What is the user agent for Xml Sitemap
« on: December 04, 2012, 03:46:12 PM »
Hi,

I am trying to run XML Sitemap crawler on our non-production website. But for some reason it doesn't get any results. I think it is because our non-production robots.txt is not allowed to be crawled. I modified the robots.txt file as below but still not able to crawl the site using the XML Sitemap crawler.  What am I doing wrong here?

User-agent: XML-Sitemaps
Disallow:

User-agent: *
Disallow: /
Re: What is the user agent for Xml Sitemap
« Reply #1 on: December 04, 2012, 10:14:43 PM »
Hello,

sitemap generator checks for "User-agent: *" and "User-agent: googlebot" entries in robots.txt.
You can set xs_robotstxt setting in generator/data/generator.conf file to "0" to avoid this.
Re: What is the user agent for Xml Sitemap
« Reply #2 on: December 05, 2012, 06:39:01 PM »
Hi,

I made the suggested changes and the crawler ran fine.
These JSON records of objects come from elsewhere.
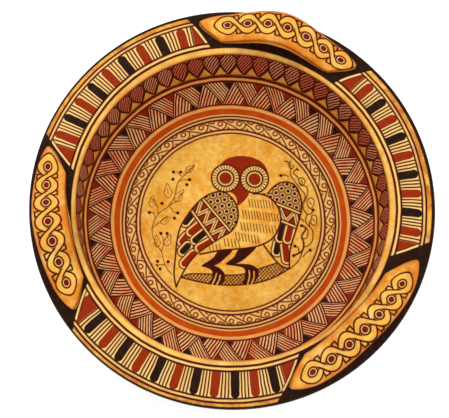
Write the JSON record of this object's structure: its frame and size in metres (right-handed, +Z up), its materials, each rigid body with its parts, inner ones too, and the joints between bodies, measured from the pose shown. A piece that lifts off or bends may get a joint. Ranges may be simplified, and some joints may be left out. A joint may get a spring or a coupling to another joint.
{
  "type": "lekanis dish",
  "caption": "Shallow round pottery dish with an upright wall, a broad flat rim carrying arched strap handles, a low ring foot and a painted bird picture",
  "frame": {"origin": "middle of the ring foot's underside, on the ground and on the dish's turning axis", "axes": "+Z up along the turning axis; +Y towards the top of the painted picture"},
  "size_m": [0.26, 0.26, 0.0935],
  "materials": {
    "fired_clay": "golden clay with painted bands in black, red-brown and orange, satin"
  },
  "bodies": {
    "root": {"lekanis": "fired_clay"}
  },
  "joints": []
}
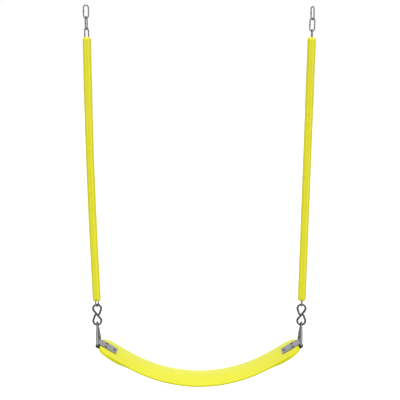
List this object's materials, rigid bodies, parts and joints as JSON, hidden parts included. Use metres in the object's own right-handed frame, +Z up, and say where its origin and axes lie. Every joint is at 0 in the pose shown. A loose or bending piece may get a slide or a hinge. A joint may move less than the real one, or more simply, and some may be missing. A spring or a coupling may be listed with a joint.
{
  "type": "belt swing",
  "caption": "Flexible belt swing seat riveted into steel end straps and hung by triangles and S-hooks from chains in soft sleeves.",
  "frame": {"origin": "under the middle of the belt, at its lowest point; centre of the swing across and front to back", "axes": "+X across the swing from the left chain to the right, +Y from the seat's front edge to its back edge, +Z up along the chains"},
  "size_m": [0.6856, 0.15, 1.1311],
  "materials": {
    "belt": "smooth moulded yellow polymer, satin",
    "sleeve": "soft yellow vinyl, semi-gloss",
    "chain": "zinc plated, satin",
    "hook": "zinc plated, slightly dull",
    "triangle": "zinc plated, satin",
    "bracket": "zinc plated sheet, satin",
    "rivet": "domed head"
  },
  "bodies": {
    "hangers": {"top_link_left": "chain", "top_link_right": "chain"},
    "upper_link_left": {"second_link_left": "chain"},
    "chain_left": {"third_link_left": "chain", "chain_in_sleeve_left": "chain", "sleeve_left": "sleeve", "last_link_left": "chain"},
    "hook_left": {"s_hook_left": "hook"},
    "triangle_left": {"triangle_left": "triangle"},
    "upper_link_right": {"second_link_right": "chain"},
    "chain_right": {"third_link_right": "chain", "chain_in_sleeve_right": "chain", "sleeve_right": "sleeve", "last_link_right": "chain"},
    "hook_right": {"s_hook_right": "hook"},
    "triangle_right": {"triangle_right": "triangle"},
    "seat": {"belt_seat": "belt", "end_bracket_left": "bracket", "end_bracket_right": "bracket", "rivet_left_rear": "rivet", "rivet_left_front": "rivet", "rivet_left_inner": "rivet", "rivet_right_rear": "rivet", "rivet_right_front": "rivet", "rivet_right_inner": "rivet"}
  },
  "joints": [
    {"name": "swing_left", "type": "hinge", "parent": "hangers", "child": "upper_link_left", "pos_m": [-0.332, 0, 1.0918], "axis": [1, 0, 0], "range_deg": [-60, 60]},
    {"name": "sway_left", "type": "hinge", "parent": "upper_link_left", "child": "chain_left", "pos_m": [-0.33113, 0, 1.05864], "axis": [0, 1, 0], "range_deg": [-8, 8]},
    {"name": "seat_pitch", "type": "hinge", "parent": "hook_left", "child": "seat", "pos_m": [-0.3106, 0, 0.1716], "axis": [1, 0, 0], "range_deg": [-45, 45]},
    {"name": "triangle_turn_left", "type": "hinge", "parent": "seat", "child": "triangle_left", "pos_m": [-0.307, 0, 0.11378], "axis": [0, 1, 0], "range_deg": [-3, 3]},
    {"name": "triangle_turn_right", "type": "hinge", "parent": "seat", "child": "triangle_right", "pos_m": [0.307, 0, 0.11378], "axis": [0, 1, 0], "range_deg": [-3, 3]},
    {"name": "hook_turn_left", "type": "hinge", "parent": "chain_left", "child": "hook_left", "pos_m": [-0.31083, 0, 0.2292], "axis": [0, 1, 0], "range_deg": [-8.7, 8.7]},
    {"name": "swing_right", "type": "hinge", "parent": "hangers", "child": "upper_link_right", "pos_m": [0.33206, 0, 1.0918], "axis": [1, 0, 0], "range_deg": [-60, 60]},
    {"name": "sway_right", "type": "hinge", "parent": "upper_link_right", "child": "chain_right", "pos_m": [0.33125, 0, 1.05882], "axis": [0, 1, 0], "range_deg": [-8, 8]},
    {"name": "hook_turn_right", "type": "hinge", "parent": "chain_right", "child": "hook_right", "pos_m": [0.31083, 0, 0.2292], "axis": [0, 1, 0], "range_deg": [-8.7, 8.7]}
  ],
  "couplings": [
    {"joint": "swing_right", "follows": "swing_left", "ratio": 1},
    {"joint": "sway_right", "follows": "sway_left", "ratio": 1},
    {"joint": "hook_turn_left", "follows": "sway_left", "ratio": -1.0655},
    {"joint": "hook_turn_right", "follows": "sway_left", "ratio": -1.0655}
  ]
}
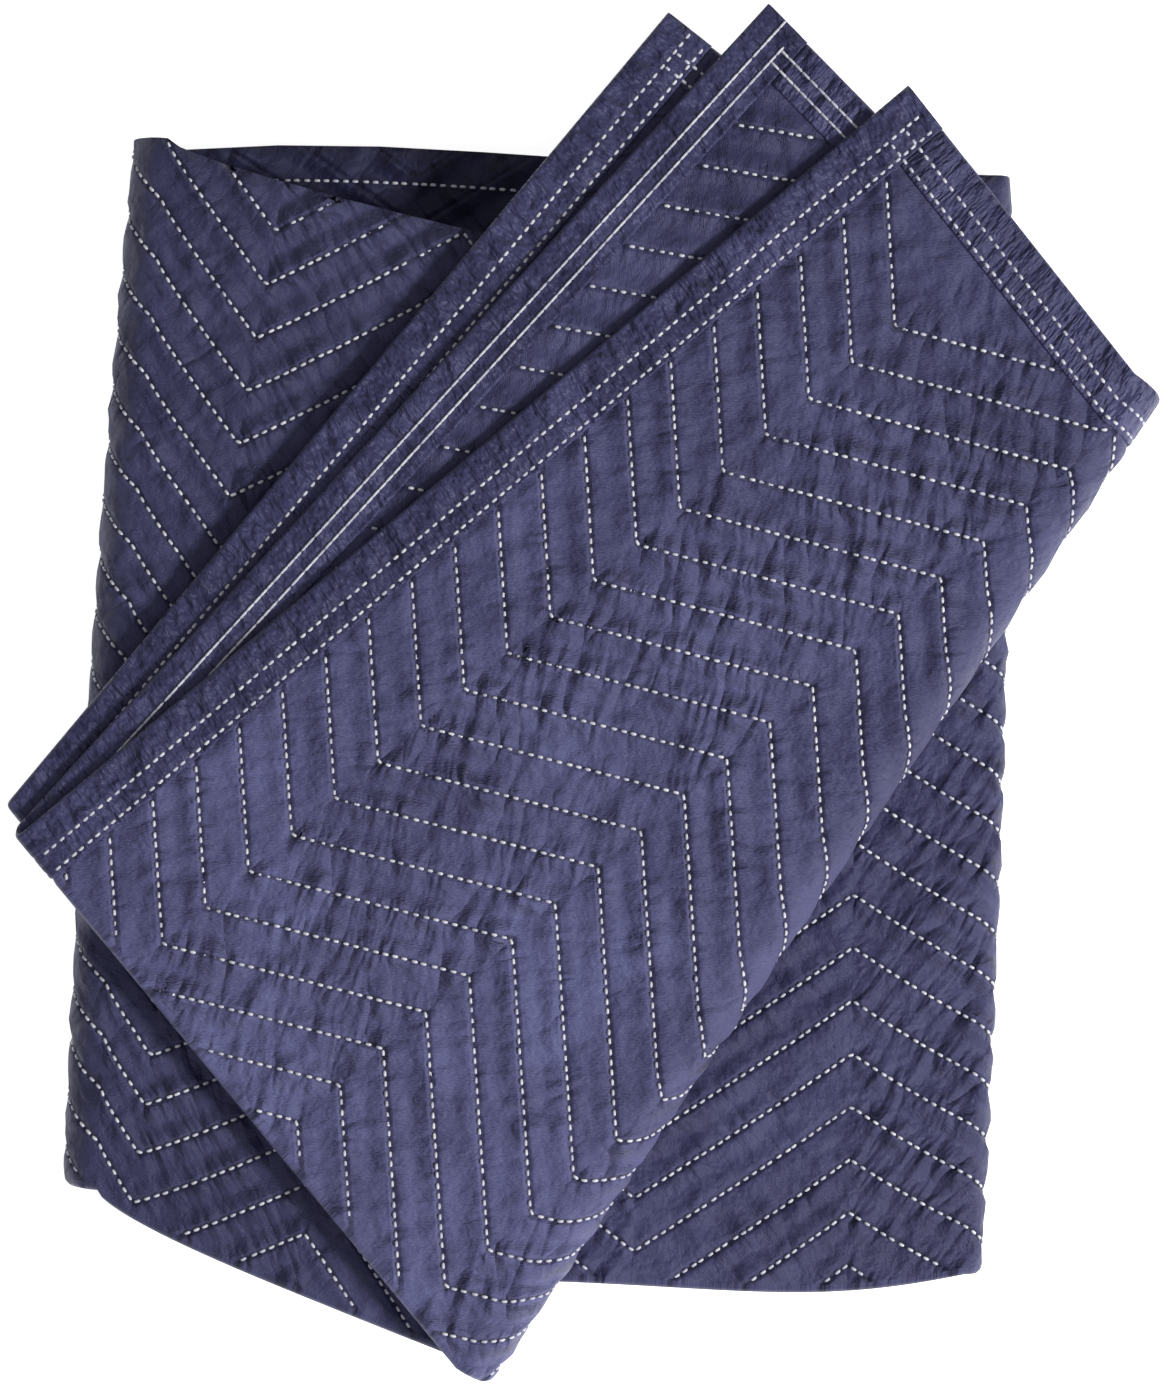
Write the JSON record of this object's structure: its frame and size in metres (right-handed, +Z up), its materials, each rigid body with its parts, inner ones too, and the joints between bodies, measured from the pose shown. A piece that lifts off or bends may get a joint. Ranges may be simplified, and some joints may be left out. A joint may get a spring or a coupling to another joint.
{
  "type": "moving blanket",
  "caption": "Navy quilted moving blanket with bound edges, folded into a flat packet with one slanted flap across the top.",
  "frame": {"origin": "centre of the packet's outline, on the surface that it lies on", "axes": "+Z up through the folded layers, +Y along the packet's length towards the fanned bound ends, +X to the right as seen from above"},
  "size_m": [0.6202, 0.738, 0.065],
  "materials": {
    "quilted_cloth": "matt",
    "binding": "matt"
  },
  "bodies": {
    "root": {"quilted_cloth": "quilted_cloth", "front_end_binding": "binding", "front_side_binding_upper": "binding", "front_side_binding_lower": "binding", "back_end_binding": "binding", "back_side_binding_upper": "binding", "back_side_binding_lower": "binding"}
  },
  "joints": []
}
But, I am running into another issue. My purpose was to crawl the site to detect all the Canonical URL's on the website. I checked "enable canonical URLs" under Advanced Settings and then ran the crawler. It just gave an xml sitemap file with all the URL's it detected. I dont see a seperate coloumn which lists the canonical URL's detected. Does this tool provide the output of the Canonical Link for all the URL's that it detected?
Re: What is the user agent for Xml Sitemap
« Reply #3 on: December 06, 2012, 12:47:52 PM »
> Does this tool provide the output of the Canonical Link for all the URL's that it detected?

There is no separate field for that. In case if generator find canonical meta tag on your page, it will use that canonical URL instead of the link that is currently crawled.